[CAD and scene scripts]
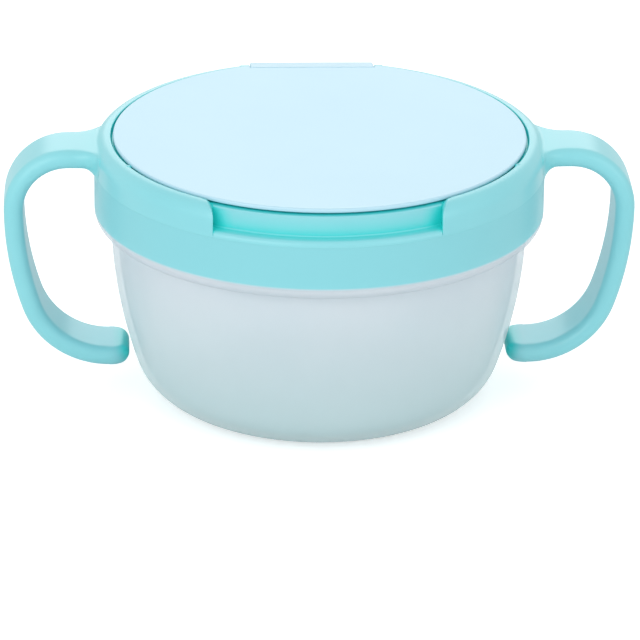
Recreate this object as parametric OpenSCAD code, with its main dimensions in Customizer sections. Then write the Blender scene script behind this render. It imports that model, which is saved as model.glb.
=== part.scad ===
// Toddler snack container: a frosted bowl, a snap-on collar moulded with two handles,
// a hinged lid and a soft insert whose flaps let a small hand in.
// Millimetres, +Z up, the origin on the table at the middle of the base.
// The front, with the thumb notch, faces -Y, and the hinge is at +Y.

/* [Bowl] */
// Outer radius of the bowl's rim wall and of the collar above it
collar_r = 58; // [54:0.5:64]
// How far the bowl's body steps in below the rim wall
shoulder_step = 4.3; // [4:0.1:5.5]
// Height of the shoulder's underside
shoulder_z = 47.8; // [44:0.2:56]
// Outer round where the shoulder turns up into the rim wall
shoulder_round = 3.2; // [2:0.1:3.4]
// Height of the rim wall above the shoulder's underside
rim_h = 14.2; // [13.8:0.1:18]
// Thickness of the rim wall
rim_wall = 1.4; // [1.2:0.1:1.8]
// Thickness of the bowl's side and floor
bowl_wall = 1.6; // [1.2:0.1:2.2]
// How much smaller the middle of the base's corner round is than the body
base_inset = 20.4; // [18:0.2:22]
// Round between the base and the side
corner_r = 14.8; // [12:0.2:16]
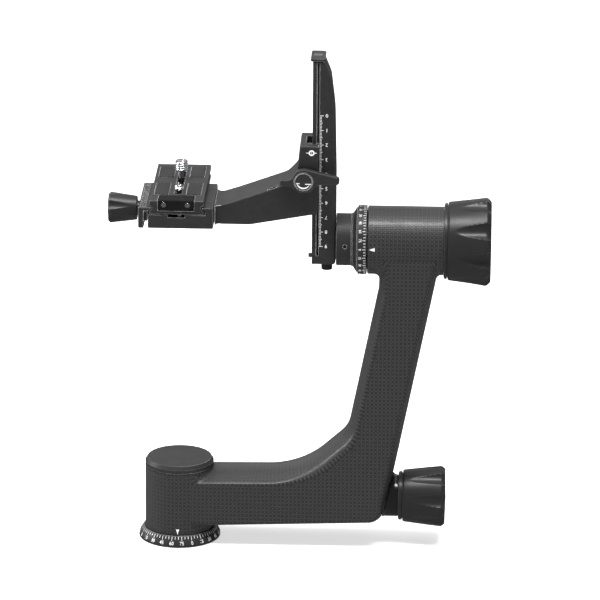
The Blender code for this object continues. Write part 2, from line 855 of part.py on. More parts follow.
def make_stop_block():
    """The anti-twist block at the plate's front edge, held by two screws."""
    block = slab(
        "lens_stop_block",
        rounded(rectangle(-12.0, 11.3, 238.65, 245.9, 1.0), 4),
        "XZ",
        PLATE_FRONT - 1.2,
        -17.25,
        "rubber_black",
        bevel=0.4,
    )
    for name, x in zip(("stop_block_screw_left", "stop_block_screw_right"), STOP_SCREW_X):
        bore(block, "Y", (x, 0, STOP_SCREW_Z), 2.1, -40, -10, step=(1.3, -28.2))
        screw(name, "Y", (x, -30.1, STOP_SCREW_Z), 1, (1.8, 1.5), (0.95, 16.2), "chrome")


def make_camera_screw(name, washer, y, top, thread_start, thread_radius):
    """A screw that stands in the plate's slot, held from below by its flanged head."""
    centre = (0, y, 0)
    turned(
        name,
        [
            (0, 236.9),
            (2.4, 236.9),
            (2.4, 236.3),
            (4.4, 236.3),
            (4.6, 236.6),
            (4.6, 239.2),
            (1.7, 239.2),
            (1.7, thread_start),
            (2.5, thread_start),
            (thread_radius, thread_start + 0.5),
            (thread_radius, top - 0.6),
            (2.5, top),
            (0, top),
        ],
        "Z",
        centre,
        "chrome",
        20,
    )
    ring(washer, "Z", centre, 2.1, 4.9, 239.5, 240.3, "steel", 20, 0)


clear_scene()
make_base()
make_pan_unit()
make_pan_lock()
make_arm()
make_tilt_unit()
make_rail()
make_stop_button()
make_cradle()
make_lock_lever()
make_clamp()
make_moving_jaw()
make_clamp_knob()
make_plate()
make_stop_block()
make_camera_screw("camera_screw_rear", "screw_washer_rear", 24.7, 257.9, 250.7, 4.45)
make_camera_screw("camera_screw_front", "screw_washer_front", -3.5, 248.8, 245.9, 3.15)
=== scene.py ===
"""The finished look of an alt-azimuth gimbal mount: woven carbon arm, black anodised rail
and clamp, fluted knobs, engraved dials and scale, on a plain pale floor.

Shapes are made in millimetres and turned into metres as each mesh is made.
"""

import json
import math

import bmesh
import bpy
from mathutils import Matrix, Vector


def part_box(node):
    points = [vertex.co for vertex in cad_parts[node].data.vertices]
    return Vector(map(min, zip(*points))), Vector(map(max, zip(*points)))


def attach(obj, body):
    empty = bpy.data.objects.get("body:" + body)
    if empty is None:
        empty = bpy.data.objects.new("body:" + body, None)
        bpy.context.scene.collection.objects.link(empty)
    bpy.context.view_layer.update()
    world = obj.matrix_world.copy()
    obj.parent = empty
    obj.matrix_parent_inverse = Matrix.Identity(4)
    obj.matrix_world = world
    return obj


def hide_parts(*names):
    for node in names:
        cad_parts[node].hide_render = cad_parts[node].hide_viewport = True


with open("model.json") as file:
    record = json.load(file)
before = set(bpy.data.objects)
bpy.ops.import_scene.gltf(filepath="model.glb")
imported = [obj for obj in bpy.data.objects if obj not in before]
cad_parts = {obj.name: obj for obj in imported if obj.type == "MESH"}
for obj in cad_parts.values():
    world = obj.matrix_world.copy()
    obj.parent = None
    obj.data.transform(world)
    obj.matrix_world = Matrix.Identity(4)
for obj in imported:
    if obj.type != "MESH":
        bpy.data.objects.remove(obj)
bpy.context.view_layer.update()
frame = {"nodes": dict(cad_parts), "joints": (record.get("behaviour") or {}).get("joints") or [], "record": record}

MM = 0.001
TOW = 1.35  # width of one tow of the carbon weave
INK = 0.035  # how far paint stands proud of an engraved face

SLOT_OF = {part["node"]: part["material_slot"] for part in frame["record"]["subparts"]}


def span(node):
    """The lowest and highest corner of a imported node, in millimetres."""
    low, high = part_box(node)
    return low / MM, high / MM


def level(node):
    """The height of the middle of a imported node, in millimetres."""
    low, high = span(node)
    return (low.z + high.z) / 2


def pivot(joint):
    """The point of a joint's axis, in millimetres."""
    found = next(item for item in frame["joints"] if item["name"] == joint)
    return Vector(found["pos_m"]) / MM


PAN = (0, 0, 0)
TILT = (0, 0, pivot("tilt_turn").z)
LOCK = (0, 0, pivot("pan_lock_turn").z)
CLAMP = (0, 0, pivot("clamp_knob_turn").z)
LEVER = (pivot("lever_turn").x, 0, pivot("lever_turn").z)


# ---------------------------------------------------------------- shader groups


def add(tree, kind, inputs=None, **settings):
    """A node with these settings. inputs holds numbers or sockets, by name or number."""
    made = tree.nodes.new(kind)
    for name, value in settings.items():
        setattr(made, name, value)
    for name, value in (inputs or {}).items():
        if isinstance(value, bpy.types.NodeSocket):
            tree.links.new(value, made.inputs[name])
        else:
            made.inputs[name].default_value = value
    return made


def calc(tree, operation, *values):
    """The result of a Math node."""
    return add(tree, "ShaderNodeMath", dict(enumerate(values)), operation=operation).outputs[0]


def remap(tree, value, low, high, to_low=0.0, to_high=1.0):
    inputs = {0: value, 1: low, 2: high, 3: to_low, 4: to_high}
    return add(tree, "ShaderNodeMapRange", inputs, clamp=True).outputs[0]


def new_group(name, inputs, outputs):
    """A shader group with float sockets. Returns its tree, input and output sockets."""
    tree = bpy.data.node_groups.new(name, "ShaderNodeTree")
    for label, value in inputs.items():
        socket = tree.interface.new_socket(label, in_out="INPUT", socket_type="NodeSocketFloat")
        socket.default_value = value
    for label in outputs:
        tree.interface.new_socket(label, in_out="OUTPUT", socket_type="NodeSocketFloat")
    return tree, tree.nodes.new("NodeGroupInput").outputs, tree.nodes.new("NodeGroupOutput").inputs


def use(tree, group, **values):
    """Places a group in a tree, with its own values."""
    made = add(tree, "ShaderNodeGroup", node_tree=group)
    for name, value in values.items():
        made.inputs[name.replace("_", " ")].default_value = value
    return made.outputs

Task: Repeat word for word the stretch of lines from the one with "clear_scene()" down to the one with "before = set(bpy.data.objects)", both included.

Full answer:
clear_scene()
make_base()
make_pan_unit()
make_pan_lock()
make_arm()
make_tilt_unit()
make_rail()
make_stop_button()
make_cradle()
make_lock_lever()
make_clamp()
make_moving_jaw()
make_clamp_knob()
make_plate()
make_stop_block()
make_camera_screw("camera_screw_rear", "screw_washer_rear", 24.7, 257.9, 250.7, 4.45)
make_camera_screw("camera_screw_front", "screw_washer_front", -3.5, 248.8, 245.9, 3.15)
=== scene.py ===
"""The finished look of an alt-azimuth gimbal mount: woven carbon arm, black anodised rail
and clamp, fluted knobs, engraved dials and scale, on a plain pale floor.

Shapes are made in millimetres and turned into metres as each mesh is made.
"""

import json
import math

import bmesh
import bpy
from mathutils import Matrix, Vector


def part_box(node):
    points = [vertex.co for vertex in cad_parts[node].data.vertices]
    return Vector(map(min, zip(*points))), Vector(map(max, zip(*points)))


def attach(obj, body):
    empty = bpy.data.objects.get("body:" + body)
    if empty is None:
        empty = bpy.data.objects.new("body:" + body, None)
        bpy.context.scene.collection.objects.link(empty)
    bpy.context.view_layer.update()
    world = obj.matrix_world.copy()
    obj.parent = empty
    obj.matrix_parent_inverse = Matrix.Identity(4)
    obj.matrix_world = world
    return obj


def hide_parts(*names):
    for node in names:
        cad_parts[node].hide_render = cad_parts[node].hide_viewport = True


with open("model.json") as file:
    record = json.load(file)
before = set(bpy.data.objects)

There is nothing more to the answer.